WRITTEN PROBLEM
Return the full listing exactly as it is written.

SUPPLIED INFORMATION
——————
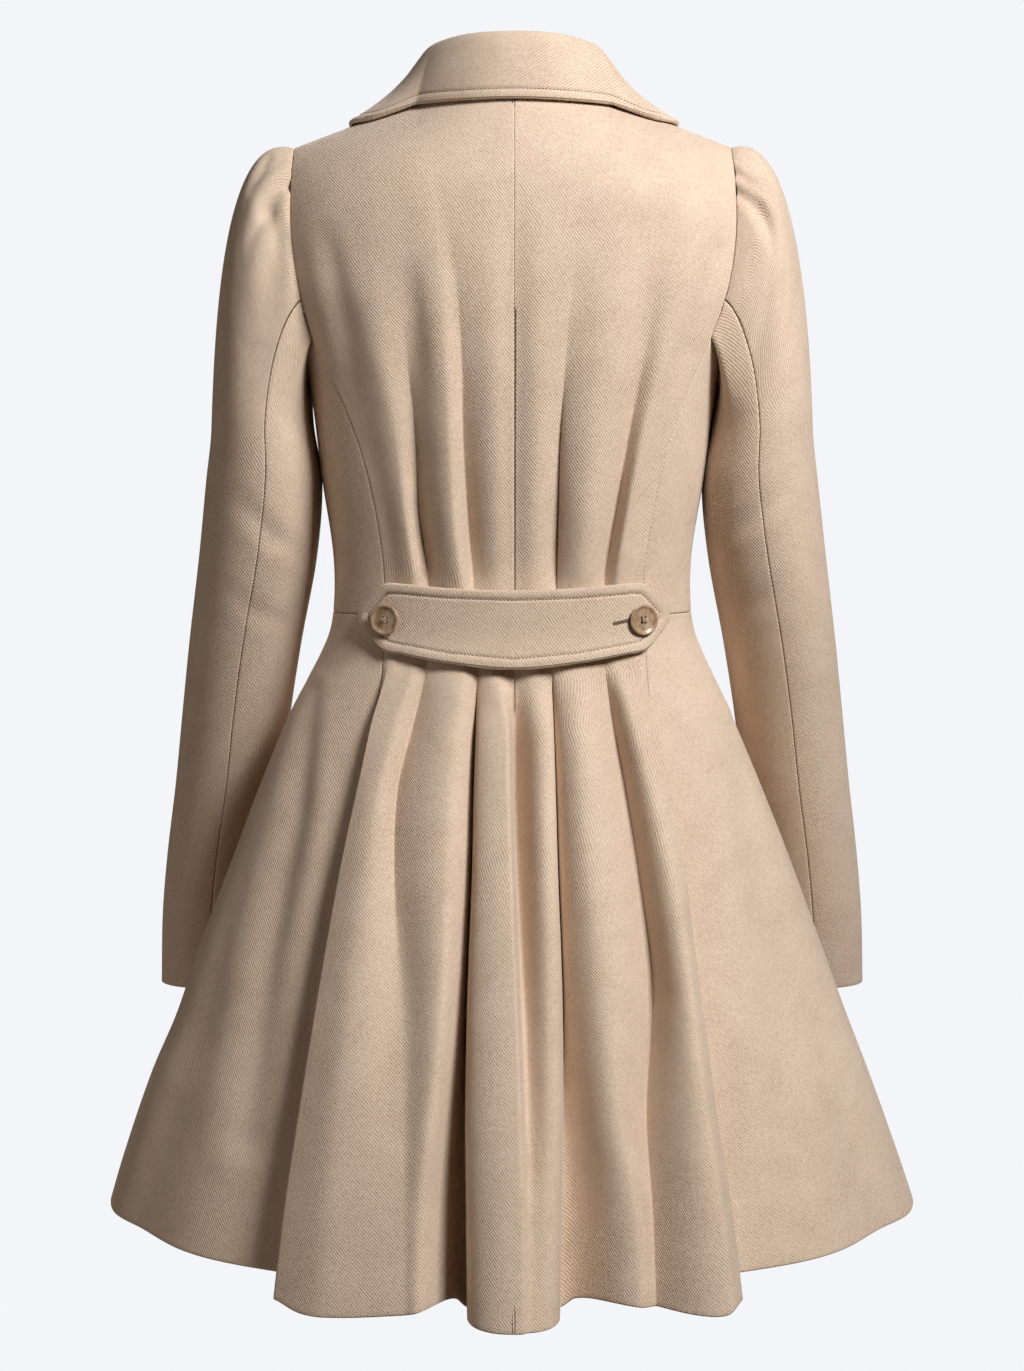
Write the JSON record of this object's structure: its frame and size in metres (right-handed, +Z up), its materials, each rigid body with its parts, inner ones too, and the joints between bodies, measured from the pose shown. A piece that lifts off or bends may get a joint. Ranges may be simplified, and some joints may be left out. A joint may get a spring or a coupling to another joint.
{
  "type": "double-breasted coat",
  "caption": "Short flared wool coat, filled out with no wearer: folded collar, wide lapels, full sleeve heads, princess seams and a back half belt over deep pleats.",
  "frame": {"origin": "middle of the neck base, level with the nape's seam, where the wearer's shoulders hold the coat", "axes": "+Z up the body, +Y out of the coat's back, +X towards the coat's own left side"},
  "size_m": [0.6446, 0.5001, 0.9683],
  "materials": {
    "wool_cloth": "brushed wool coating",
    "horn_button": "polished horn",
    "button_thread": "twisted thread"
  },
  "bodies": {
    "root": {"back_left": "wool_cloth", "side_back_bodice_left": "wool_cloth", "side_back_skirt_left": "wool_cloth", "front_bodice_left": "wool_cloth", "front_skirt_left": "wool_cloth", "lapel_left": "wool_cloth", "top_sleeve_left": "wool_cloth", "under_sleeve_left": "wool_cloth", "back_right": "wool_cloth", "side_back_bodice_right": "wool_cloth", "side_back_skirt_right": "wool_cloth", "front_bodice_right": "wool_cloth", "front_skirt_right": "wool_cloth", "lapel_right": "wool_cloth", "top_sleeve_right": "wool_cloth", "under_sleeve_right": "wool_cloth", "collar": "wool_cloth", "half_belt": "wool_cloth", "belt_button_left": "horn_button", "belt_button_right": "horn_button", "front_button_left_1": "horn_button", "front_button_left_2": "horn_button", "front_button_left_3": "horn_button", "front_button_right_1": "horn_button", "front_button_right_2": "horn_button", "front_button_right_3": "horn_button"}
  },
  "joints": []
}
——————
ANSWER TO THE EXERCISE
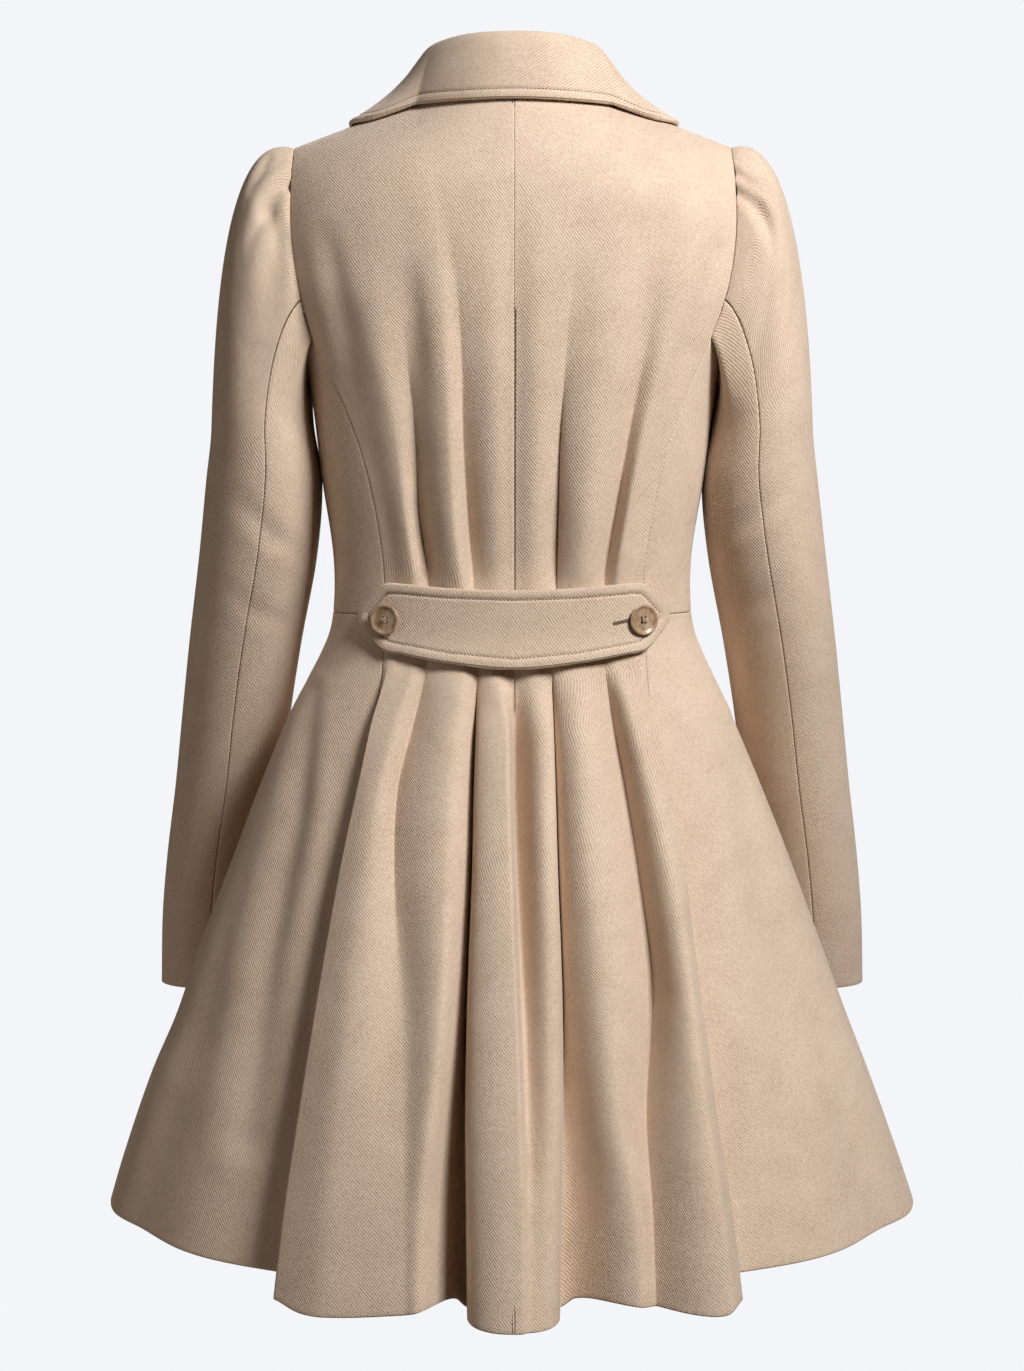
Write the JSON record of this object's structure: its frame and size in metres (right-handed, +Z up), its materials, each rigid body with its parts, inner ones too, and the joints between bodies, measured from the pose shown. A piece that lifts off or bends may get a joint. Ranges may be simplified, and some joints may be left out. A joint may get a spring or a coupling to another joint.
{
  "type": "double-breasted coat",
  "caption": "Short flared wool coat, filled out with no wearer: folded collar, wide lapels, full sleeve heads, princess seams and a back half belt over deep pleats.",
  "frame": {"origin": "middle of the neck base, level with the nape's seam, where the wearer's shoulders hold the coat", "axes": "+Z up the body, +Y out of the coat's back, +X towards the coat's own left side"},
  "size_m": [0.6446, 0.5001, 0.9683],
  "materials": {
    "wool_cloth": "brushed wool coating",
    "horn_button": "polished horn",
    "button_thread": "twisted thread"
  },
  "bodies": {
    "root": {"back_left": "wool_cloth", "side_back_bodice_left": "wool_cloth", "side_back_skirt_left": "wool_cloth", "front_bodice_left": "wool_cloth", "front_skirt_left": "wool_cloth", "lapel_left": "wool_cloth", "top_sleeve_left": "wool_cloth", "under_sleeve_left": "wool_cloth", "back_right": "wool_cloth", "side_back_bodice_right": "wool_cloth", "side_back_skirt_right": "wool_cloth", "front_bodice_right": "wool_cloth", "front_skirt_right": "wool_cloth", "lapel_right": "wool_cloth", "top_sleeve_right": "wool_cloth", "under_sleeve_right": "wool_cloth", "collar": "wool_cloth", "half_belt": "wool_cloth", "belt_button_left": "horn_button", "belt_button_right": "horn_button", "front_button_left_1": "horn_button", "front_button_left_2": "horn_button", "front_button_left_3": "horn_button", "front_button_right_1": "horn_button", "front_button_right_2": "horn_button", "front_button_right_3": "horn_button"}
  },
  "joints": []
}